His steak had a nicer smell than his fish. He played with the food and later, he threw up.

Whoosh la la la
Whoosh tralaladdy
Whoosh lala.



‘Burnt Angus’

Dinner present and dinner past
Are both perhaps present in dinner future,
And dinner future contained in dinner past.
If all dinner is eternally present
All dinners are unredeemable.
What might have been is an apertif
Remaining a perpetual possibility
Only in a world of steak.
What might have been medium and what has been medium rare.
Point to one end, which is always rump.
Forkfuls fall in the memory
Down the mouthfuls which we did not chew
Towards the piece we never sliced
Into the hindquarters.
My words echo
Thus, in your mind.
But to what purpose
Disturbing the dressing on a bowl of salad
I do not know.


...to be continued

More Foreign Correspondent Than Poet

In The New York Sun, Adam Kirsch profiles James Fenton, "a Kipling for the post-imperial age, a vendor of the exotic whose politics are reassuringly unimpeachable."

Quite Dashing

In Emdashes, contributor Michael Lewis sums up opinions on a burning issue: should one use spaces before and after em dashes or not?

AP style is to “put a space on both sides of a dash in all uses except the start of a paragraph [their version of a bulleted list] and sports agate summaries.” See “Punctuation” chapter.

Chicago style is not as explicit, but all the examples in the 15th ed. do not contain preceding or following spaces (e.g.: “It was a revival of the most potent image in modern democracy—the revolutionary idea.”). See sec. 6.87ff.

Strunk & White are not explicit either, but also do not include spaces (e.g.: “The rear axle began to make a noise—a grinding, chattering, teeth-gritting rasp.”). See sec. I.8.

Bringhurst recommends using en dashes set off with spaces: “Used as a phrase marker – thus – the en dash is set with a normal word space either side.” See sec. 5.2ff.

One has unknowingly followed AP and Bringhurst -- thanks, Michael! -- and will continue to do so.

The Worst Poem Ever?

"A Tragedy"

Death!
Plop.
The barges down in the river flop.
Flop, plop.
...

I can dare, I can dare!
And let myself all run away with my head,
And stop.
Drop
Dead.
Plop, flop.
Plop.


Christopher Rouse resurrects the career of Victorian eccentric Theo Marzials, author of the above, reputedly "the worst poem ever written".

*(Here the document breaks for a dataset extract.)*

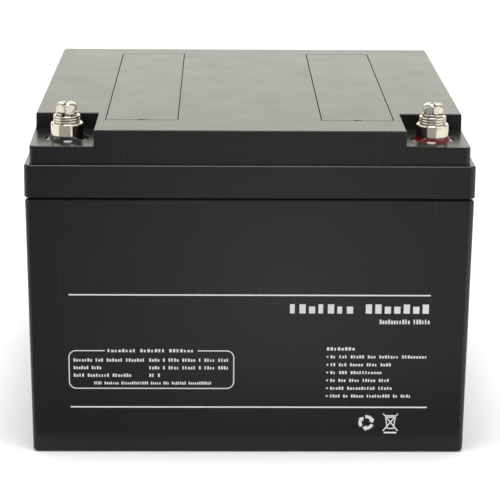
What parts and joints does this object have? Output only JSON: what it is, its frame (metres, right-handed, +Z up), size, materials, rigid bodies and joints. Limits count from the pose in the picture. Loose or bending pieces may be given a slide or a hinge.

A Selfless Action In The Cause Of Literature

"Even with [Kiran Desai's] first novel, Hullabaloo in the Guava Orchard, I clearly saw her talent and wrote a comment for her book jacket."

- Chitra Banerjee-Divakaruni

The Tuba Tree

"There is a metaphor I like very much in the Koran: it's a tree called Tuba that's supposed to have roots up in the air. Sometimes when my nationalist critics accuse me of having no roots, I say I feel like the Tuba tree ... My roots are in the air, not in the ground, and when your roots are in the air you can feel connected to more than one country, culture, and identity. I like that flexibility. "

- From an interview with Turkish author Elif Shafak who, like Pamuk, was charged with "public denigration of Turkishness" under Article 301 of the Turkish Penal Code

Tuesday, October 17, 2006

Ah, Someone Else Without Shelf Space

"New books – like modern proles fed on junk food – are twice the size of their forebears....The old Penguin Don Quixote, translated by J. M. Cohen, fits into the pocket; the new family bible-sized translation would not fit anywhere."

- A.N. Wilson on "ugly books".

Outsider, Insider

“One has to spend one’s childhood in one’s own country...I see India with my mother’s eyes – as an outsider – but with my father’s heart.”

- From a profile of the current Booker prizewinner's mother.